Scripts that build objects
------------
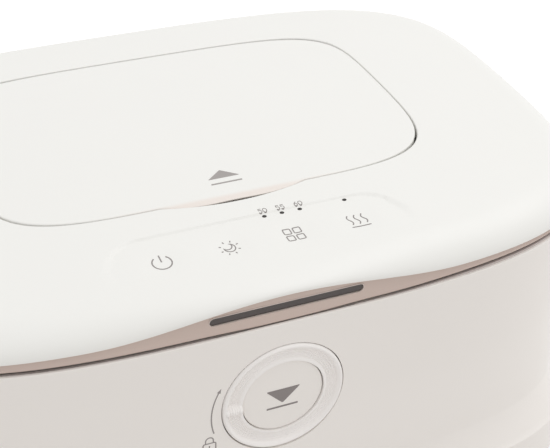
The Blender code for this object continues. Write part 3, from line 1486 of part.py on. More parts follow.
def build_flap_lining(plastic, silicone):
    """Inner plate of the flap and the seal that closes on the port's lip."""
    half_x = PORT_LIP_LENGTH + FLAP_PLATE_MARGIN
    half_y = PORT_LIP_WIDTH + FLAP_PLATE_MARGIN
    plate_top = dome(half_x, DOME_CENTRE_Y + half_y) - FLAP_THICKNESS - REST_GAP
    plate_bottom = plate_top - FLAP_PLATE_THICKNESS
    plate = add_extrusion(
        "flap_inner_plate", [port_outline(half_x, half_y)], plate_bottom, plate_top, plastic
    )
    grown = (FLAP_SEAL_WIDTH - PORT_LIP_WALL) / 2
    outer = port_outline(PORT_LIP_LENGTH + grown, PORT_LIP_WIDTH + grown)
    inner = port_outline(
        PORT_LIP_LENGTH + grown - FLAP_SEAL_WIDTH, PORT_LIP_WIDTH + grown - FLAP_SEAL_WIDTH
    )
    low = PORT_LIP_Z + REST_GAP
    seal = add_extrusion("flap_seal", [outer, inner], low, plate_bottom - REST_GAP, silicone)
    return [plate, seal]


def touch_places():
    """The x of each of the four touch keys."""
    return [TOUCH_SPACING * (index - 1.5) for index in range(4)]


def build_touch_board(board, clear):
    """Board of the touch keys, with a pad under each key, and the comb that carries the lights."""
    half_length = 1.5 * TOUCH_SPACING + TOUCH_BOARD_MARGIN_X
    top = TOUCH_BOARD_Z + TOUCH_BOARD_THICKNESS
    plate = add_box(
        "touch_board",
        (-half_length, TOUCH_ROW_Y - TOUCH_BOARD_FRONT, TOUCH_BOARD_Z),
        (half_length, TOUCH_ROW_Y + TOUCH_BOARD_BACK, top),
        board,
    )
    for index, x in enumerate(touch_places(), start=1):
        join(plate, add_cylinder(
            f"touch_pad_{index}",
            TOUCH_PAD_RADIUS,
            (x, TOUCH_ROW_Y, top - TOUCH_BOARD_THICKNESS / 2),
            (x, TOUCH_ROW_Y, top + TOUCH_PAD_HEIGHT),
            PIN_STEPS,
        ))
    lights = [LED_GROUP_X - LED_SPACING, LED_GROUP_X, LED_GROUP_X + LED_SPACING, 1.5 * TOUCH_SPACING]
    bar_bottom = top + REST_GAP
    bar = add_box(
        "indicator_light_guide",
        (lights[0] - GUIDE_BAR_HALF_WIDTH, LED_ROW_Y - GUIDE_BAR_HALF_WIDTH, bar_bottom),
        (lights[-1] + GUIDE_BAR_HALF_WIDTH, LED_ROW_Y + GUIDE_BAR_HALF_WIDTH, bar_bottom + GUIDE_BAR_THICKNESS),
        clear,
    )
    for index, x in enumerate(lights, start=1):
        tip = dome(x, LED_ROW_Y - GUIDE_PIN_RADIUS) - COVER_WALL - REST_GAP
        join(bar, add_cylinder(
            f"guide_pin_{index}",
            GUIDE_PIN_RADIUS,
            (x, LED_ROW_Y, bar_bottom + GUIDE_BAR_THICKNESS / 2),
            (x, LED_ROW_Y, tip),
            PIN_STEPS,
        ))
    return [plate, bar]


def build_base(white, grey, black, rubber, steel, aluminium, felt, board):
    """Everything that stands still."""
    build_base_shell(white)
    build_base_plate(grey)
    build_base_screws(steel)
    build_feet(rubber)
    build_wipe_bin(grey)
    build_heater(aluminium, felt, black)
    build_power_board(board)
    build_power_inlet(black)
    build_dial_housing(grey)
    build_latch_bracket(grey, steel)
    build_latch_spring(steel)
    build_hinge_pins(steel)


def build_flap(white, grey, silicone, steel):
    """The dispensing flap on its own axis."""
    pieces = [build_flap_cover(white)] + build_flap_lining(grey, silicone)
    pieces += build_flap_pins(steel)
    return add_axis("flap_axis", Vector((0, FLAP_AXIS_Y, flap_axis_z())), pieces)


def build_lid(white, taupe, grey, silicone, smoked, clear, steel, board):
    """The lid on its own axis, without its flap."""
    pieces = [
        build_lid_cover(white),
        build_lid_frame(taupe),
        build_lid_liner(grey),
        build_lid_seal(silicone),
        build_tray(white),
        build_port(silicone),
        build_lid_strike(steel),
    ]
    pieces += build_lid_screws(steel)
    pieces += build_light_window(smoked, board)
    pieces += build_touch_board(board, clear)
    return add_axis("lid_axis", Vector((0, HINGE_Y, HINGE_Z)), pieces)


def build_dial(white, steel):
    """The lock ring, the button and the latch lever, each on its own axis."""
    add_axis("dial_axis", DIAL_PLACE, [build_lock_ring(white), build_button(white)])
    add_axis("latch_axis", Vector((0, LEVER_PIVOT_Y, LEVER_PIVOT_Z)), [build_latch_lever(steel)])


def main():
    """Build the whole warmer."""
    white = material("white_plastic", (0.86, 0.85, 0.82), 0.38)
    taupe = material("taupe_plastic", (0.36, 0.29, 0.25), 0.45)
    grey = material("inner_plastic", (0.72, 0.72, 0.70), 0.50)
    black = material("black_plastic", (0.03, 0.03, 0.03), 0.45)
    smoked = material("smoked_plastic", (0.10, 0.08, 0.08), 0.20)
    clear = material("clear_plastic", (0.80, 0.82, 0.84), 0.15)
    silicone = material("silicone", (0.78, 0.77, 0.74), 0.60)
    rubber = material("rubber", (0.12, 0.12, 0.12), 0.80)
    steel = material("steel", (0.62, 0.62, 0.62), 0.30, 1.0)
    aluminium = material("aluminium", (0.75, 0.75, 0.76), 0.40, 1.0)
    felt = material("felt", (0.62, 0.60, 0.56), 0.95)
    board = material("circuit_board", (0.04, 0.20, 0.09), 0.50)
    build_base(white, grey, black, rubber, steel, aluminium, felt, board)
    lid = build_lid(white, taupe, grey, silicone, smoked, clear, steel, board)
    flap = build_flap(white, grey, silicone, steel)
    flap.parent = lid
    flap.matrix_parent_inverse = Matrix.Translation(lid.location).inverted()
    build_dial(white, steel)


clear_scene()
PARTS = new_collection("baby_wipe_warmer")
CUTTERS = new_collection("cutters")
main()
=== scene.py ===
import math

import bmesh
import bpy
import numpy as np
from mathutils import Matrix, Vector


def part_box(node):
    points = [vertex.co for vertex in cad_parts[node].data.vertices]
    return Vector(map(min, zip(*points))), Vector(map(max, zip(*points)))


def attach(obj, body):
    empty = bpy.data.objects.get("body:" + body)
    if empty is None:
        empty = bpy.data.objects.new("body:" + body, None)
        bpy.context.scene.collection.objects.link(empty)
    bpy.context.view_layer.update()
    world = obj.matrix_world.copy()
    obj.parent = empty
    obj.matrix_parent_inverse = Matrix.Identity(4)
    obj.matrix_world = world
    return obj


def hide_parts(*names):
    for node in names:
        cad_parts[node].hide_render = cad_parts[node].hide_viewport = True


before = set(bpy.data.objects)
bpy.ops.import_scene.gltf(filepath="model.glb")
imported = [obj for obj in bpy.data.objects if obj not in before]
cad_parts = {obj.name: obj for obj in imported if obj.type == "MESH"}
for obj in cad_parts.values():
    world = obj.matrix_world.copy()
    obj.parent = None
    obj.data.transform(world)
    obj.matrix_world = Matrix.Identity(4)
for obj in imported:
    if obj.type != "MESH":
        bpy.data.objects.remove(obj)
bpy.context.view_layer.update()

# Whole body, in metres
HALF_X = 0.1105
HALF_Y = 0.0733
BODY_EXPONENT = 4.0
RIM_Z = 0.0869
LID_BOTTOM_Z = 0.0877
CROWN_Z = 0.10494
DOME_RADIUS_X = 3.450
DOME_RADIUS_Y = 0.5060
DOME_CENTRE_Y = 0.0039
GAP = 0.0003
FRONT_Y = -HALF_Y
OVERRUN = 0.0020

# Fineness of the meshes
AROUND = 560
TURN_STEPS = 180
FOOT_STEPS = 96
RING_STEPS = 360
CROWDING_SHARE = 0.86
EDGE_SHARE = 0.45
SHARP_ANGLE = math.radians(32)
COAT_ROUGHNESS = 0.15
GLOSS_SPREAD = 0.14

# Base shell
WALL = 0.0030
RIM_WALL = 0.0015
LEDGE_Z = 0.0844
RIM_LIP_OUTER = 0.0007
RIM_LIP_INNER = 0.0014
FLOOR_GAP = 0.0015
SKIRT_Z = 0.0176
SKIRT_EXPONENT = 4.7
SKIRT_CREASE = 0.0008
SKIRT_STEP = 0.0004
FLARE = 0.0042
NECK_POWER = 1.9
WAIST_Z = 0.0300
WAIST_BULGE = 0.0014
WALL_START_Z = 0.0600
WALL_END_DROP = 0.0030
RIM_START_DROP = 0.0020
RIM_EDGE = 0.0005
BASE_HEIGHT_STEPS = 15
DIAL_Z = 0.0622
DIAL_HOLE = 0.01775
DIAL_HOLE_DEPTH = 0.0050
INLET_X = 0.0440
INLET_Z = 0.0500
INLET_RADIUS = 0.0055
INLET_DEPTH = 0.0060
HINGE_Y = 0.0697
HINGE_Z = 0.0777
BAY_X = 0.0390
BAY_HALF = 0.0110
BAY_DEPTH = 0.0054
BAY_DROP = 0.0035
EAR_HALF = 0.0140
EAR_DEPTH = 0.0034
EAR_HALF_HEIGHT = 0.0040
RIM_LIP_HEIGHT = 0.0016
RIM_LIP_EDGE = 0.0001

# Feet
FOOT_RADIUS = 0.0080
FOOT_HEIGHT = 0.0021
FOOT_EDGE = 0.0006
FOOT_CUP_RADIUS = 0.0052
FOOT_CUP = 0.0002
FOOT_X = 0.74 * HALF_X
FOOT_Y = 0.63 * HALF_Y

# Wipe bin
BIN_HALF_X = 0.0950
BIN_HALF_Y = 0.0520
BIN_EXPONENT = 6.0
BIN_BOTTOM_Z = 0.0220
BIN_CORNER = 0.0050
BIN_WALL = 0.0020
BIN_DRAFT = 0.0020
FLANGE_LOW_Z = 0.0847
FLANGE_TOP_Z = 0.0866
FLANGE_INSET = 0.0019
FLANGE_EDGE = 0.0002
LATCH_NOTCH_HALF = 0.0075
LATCH_NOTCH_Y = -0.0562

# Lid
COVER_WALL = 0.0024
SHOULDER_WIDTH = 0.0095
SHOULDER_STEPS = 22
TOP_STEPS = 110
COVER_EDGE = 0.0003
COVER_STRAIGHT = 0.0008
BAND_HEIGHT = 0.0040
ARCH_RISE = 0.0044
ARCH_HALF = 0.0540
BAND_RECESS = 0.0004
RIM_RISE = 0.0010
RIM_LIFT = 0.0003
LID_LIFT = 0.0006
LID_LIFT_X = (0.0280, 0.0620)
LID_LIFT_Y = (-0.0100, 0.0300)
BAND_SAG = 0.0005
BAND_SAG_X = (0.0040, 0.0260)
BAND_ROUND = 0.0009
BAND_LEAN = 0.0006
BAND_FOOT = 0.0045
BAND_INNER = 0.0020
SHELF_INNER = 0.0090
SHELF_THICKNESS = 0.0025
SPIGOT_RISE = 0.0007
KNUCKLE_RADIUS = 0.0030
KNUCKLE_HALF = 0.0106
KNUCKLE_EDGE = 0.0003
KNUCKLE_POINTS = 48
NECK_BACK = 0.0012
NECK_FRONT = 0.0018
NECK_SINK = 0.0005
RIM_RISE_START_X = 0.0200
RIM_RISE_END_X = 0.1000
PANEL_BACK_Y = -0.0458
PANEL_HALF_X = 0.0424
PANEL_CORNER = 0.0120
PANEL_DEPTH = 0.00060
PANEL_STEP = 0.0003
PANEL_FADE_START_Y = -0.0510
PANEL_FADE_END_Y = -0.0625
KEYS = 4
KEY_Y = -0.0557
KEY_SPACING = 0.01848
KEY_RADIUS = 0.0073
KEY_DEPTH = 0.00035

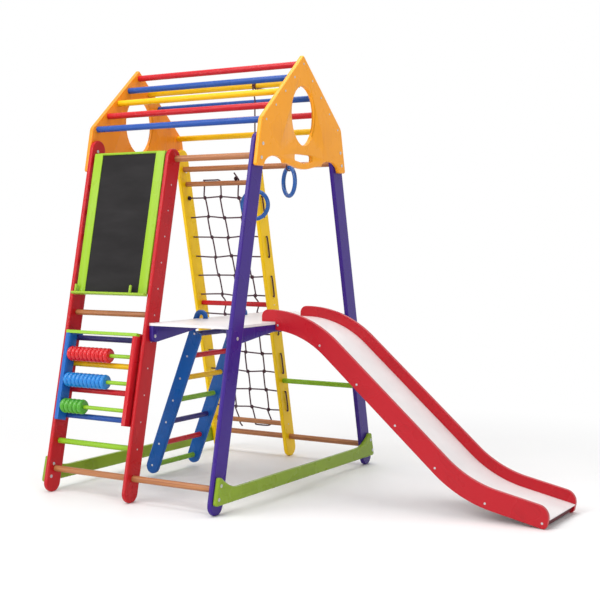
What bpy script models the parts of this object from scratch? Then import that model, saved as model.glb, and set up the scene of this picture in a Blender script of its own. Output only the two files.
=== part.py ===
"""Indoor climbing frame for children: an A-frame under a roof of bars, with rungs, a rope net, a deck,
a slide, a hooked ladder, a chalkboard, a bead abacus and two hanging rings.

Metres, +Z up. X runs along the roof bars and the slide, and Y runs across the two slopes of the A-frame.
The origin is on the floor, under the middle of the whole object.
"""

import math

import bmesh
import bpy
from mathutils import Matrix, Vector

# Clearances
SEAT = 0.0003            # between two pieces that touch
HOLE_GAP = 0.0005        # all round a bar or a rope in its hole
FLOOR_GAP = 0.0005       # under a piece that just clears the floor

# Slopes of the A-frame: the middle line of every rail and leg
FOOT_Y = 0.5735          # distance of the line from the ridge at the floor
SLOPE_RUN = 0.218        # how far the line leans in for each metre up

# Rails and legs
GABLE_INNER = 0.400      # inner face of each gable panel, from the middle
RAIL_WIDTH = 0.076
RAIL_THICK = 0.018
RAIL_EDGE = 0.004        # rounding of the long edges
FOOT_FLAT = 0.001        # depth of the flat that the floor wears on a round end
END_RAIL_TOP = 1.383
MIDDLE_RAIL_TOP = 1.335

# Gable panels
GABLE_THICK = 0.018
GABLE_EDGE = 0.003
GABLE_APEX = 1.700
SHOULDER_Y = 0.297
SHOULDER_Z = 1.434
CORNER_Y = 0.334
CORNER_Z = 1.2555
APEX_ROUND = 0.006
SHOULDER_ROUND = 0.035
CORNER_ROUND = 0.008
FOOT_INNER_Y = 0.280     # where the foot ends and the arch starts
ARCH_Y = 0.207           # top of the arch
ARCH_Z = 1.2975
CUSP_Y = 0.140           # where the arch meets the middle lobe
CUSP_Z = 1.2746
LOBE_Z = 1.2567          # lowest point of the middle lobe
OVAL_TOP_DROP = 0.1194   # of the oval's top under the apex
OVAL_BOTTOM_Z = 1.3474
OVAL_HALF_WIDTH = 0.0896
OVAL_TAPER = 0.05        # share by which the oval narrows downwards and widens upwards
SLOT_HALF_WIDTH = 0.068
SLOT_TOP = 1.314
SLOT_BOTTOM = 1.287
SLOT_SAG = 0.008         # how far the lower edge dips in the middle
SLOT_CORNER = 0.009

# Roof bars
ROOF_BAR_RADIUS = 0.0125
APEX_BAR_DROP = 0.0344   # of the apex bar's axis under the gables' apex
LOWEST_BAR_DROP = 0.0314   # of the lowest bars' axes under the gables' sloping edges
ROOF_BAR_STEP_Y = 0.0667
FRONT_ROOF_COLOURS = ["blue", "yellow", "red", "blue"]    # down from the apex bar
REAR_ROOF_COLOURS = ["yellow", "blue", "red", "yellow"]

# Round rungs and bars
RUNG_RADIUS = 0.011
BAR_RADIUS = 0.0122
FRONT_TOP_BAR_Z = 1.296
FRONT_TOP_BAR_INSET = 0.0107   # behind the middle line of the rails
FRONT_BOTTOM_BAR_Z = 0.0895
FIRST_RUNG_Z = 1.194
RUNG_STEP = 0.0998
RUNG_COLOURS = ["brown"] * 6 + ["navy", "yellow", "red", "blue", "lime"]
FIRST_RUNG_NUMBER = 2          # the top bar is the first step
REAR_TOP_BAR_Z = 1.295
REAR_TOP_BAR_INSET = 0.005
REAR_BOTTOM_BAR_Z = 0.090
NET_TOP_RUNG_Z = 1.230
NET_BOTTOM_RUNG_Z = 0.148
REAR_RED_RUNG_Z = 0.694
REAR_GREEN_BAR_Z = 0.350

# Base boards
BASE_THICK = 0.018
BASE_EDGE = 0.003
BASE_BOTTOM = 0.038
BASE_TOP = 0.0885
BASE_FLARE_TOP = 0.137
BASE_FLARE_START = 0.450
BASE_FLARE_END = 0.560
BASE_END_TOP_Y = 0.573
BASE_END_BOTTOM_Y = 0.597
BASE_TOP_ROUND = 0.005
BASE_BOTTOM_ROUND = 0.010

# Deck
DECK_TOP = 0.667
DECK_SHEET_THICK = 0.010
DECK_HALF_WIDTH = 0.455
DECK_BOARD_THICK = 0.018
DECK_BOARD_END_HEIGHT = 0.062
DECK_BOARD_MIDDLE_HEIGHT = 0.028
DECK_END_LAND = 0.030    # level part of the lower edge at each end of a board
DECK_FLARE_POWER = 5
DECK_BOARD_TOP_ROUND = 0.004
DECK_BOARD_END_ROUND = 0.012
CLAW_SLOT_LENGTH = 0.029
CLAW_SLOT_GAP = 0.0015   # on both sides of a claw's tip in its slot

# Slide
SLIDE_HALF_WIDTH = 0.152
SLIDE_BOARD_THICK = 0.018
SLIDE_BOARD_WIDTH = 0.077
SLIDE_EDGE = 0.004
SLIDE_START_X = 0.320
SLIDE_LEVEL_LENGTH = 0.038
SLIDE_CREST_RADIUS = 0.400
SLIDE_SLOPE = math.radians(41.2)
SLIDE_RUNOUT_RADIUS = 0.450
SLIDE_RUNOUT_SLOPE = math.radians(11.7)
SLIDE_RUNOUT_LENGTH = 0.201
SLIDE_SHEET_DEPTH = 0.041      # top of the sheet under the top edge of the boards
SLIDE_SHEET_THICK = 0.004
SLIDE_SHEET_LIFT = 0.0013      # of the sheet over the deck, so that its curve clears the deck's edge
SLIDE_HEAD_ROUND = 0.024
SLIDE_TIP_ROUND = 0.020
SLIDE_HEEL_ROUND = 0.015
SLIDE_LIP_ROUND = 0.005        # under the head, over the deck
SLIDE_NOTCH_ROUND = 0.004      # at the lower end of the notch over the deck's edge
BATTEN_WIDTH = 0.018
BATTEN_HEIGHT = 0.026
BATTEN_COUNT = 7
BATTEN_HEAD_GAP = 0.004        # between the deck's edge and the first batten

# Hooked ladder
LADDER_FLOOR_X = -0.2446       # where its middle line would meet the floor
LADDER_LEAN = 0.397            # run towards the deck for each metre up
LADDER_HALF_WIDTH = 0.150
LADDER_RAIL_WIDTH = 0.060
LADDER_RAIL_THICK = 0.018
LADDER_EDGE = 0.003
LADDER_FOOT_Z = 0.015
LADDER_RUNG_RADIUS = 0.011
LADDER_RUNG_COUNT = 7
LADDER_RUNG_STEP = 0.0993
CLAW_OPENING = 0.025
CLAW_ARCH_RISE = 0.009         # of the arch's centre over the deck's edge
CLAW_TIP_DEPTH = 0.0195        # of the claw's tip under the top of the deck
CLAW_TIP_INNER_ROUND = 0.003
CLAW_TIP_OUTER_ROUND = 0.004
MOUTH_DEPTH = 0.064            # of the mouth's floor under the arch's centre
MOUTH_WOOD = 0.0085            # over the middle of the top rung
MOUTH_SLANT_RUN = 0.0065       # of the slanted edge at the mouth's outer corner
MOUTH_SLANT_DROP = 0.018
MOUTH_SLANT_ROUND = 0.010
MOUTH_CORNER_ROUND = 0.004
MOUTH_INNER_ROUND = 0.005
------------
Extract the lines from the line with "What bpy script" through the line with "FLOOR_GAP = 0.0005". Keep both of those lines, copy everything exactly, and add nothing.

What bpy script models the parts of this object from scratch? Then import that model, saved as model.glb, and set up the scene of this picture in a Blender script of its own. Output only the two files.
=== part.py ===
"""Indoor climbing frame for children: an A-frame under a roof of bars, with rungs, a rope net, a deck,
a slide, a hooked ladder, a chalkboard, a bead abacus and two hanging rings.

Metres, +Z up. X runs along the roof bars and the slide, and Y runs across the two slopes of the A-frame.
The origin is on the floor, under the middle of the whole object.
"""

import math

import bmesh
import bpy
from mathutils import Matrix, Vector

# Clearances
SEAT = 0.0003            # between two pieces that touch
HOLE_GAP = 0.0005        # all round a bar or a rope in its hole
FLOOR_GAP = 0.0005       # under a piece that just clears the floor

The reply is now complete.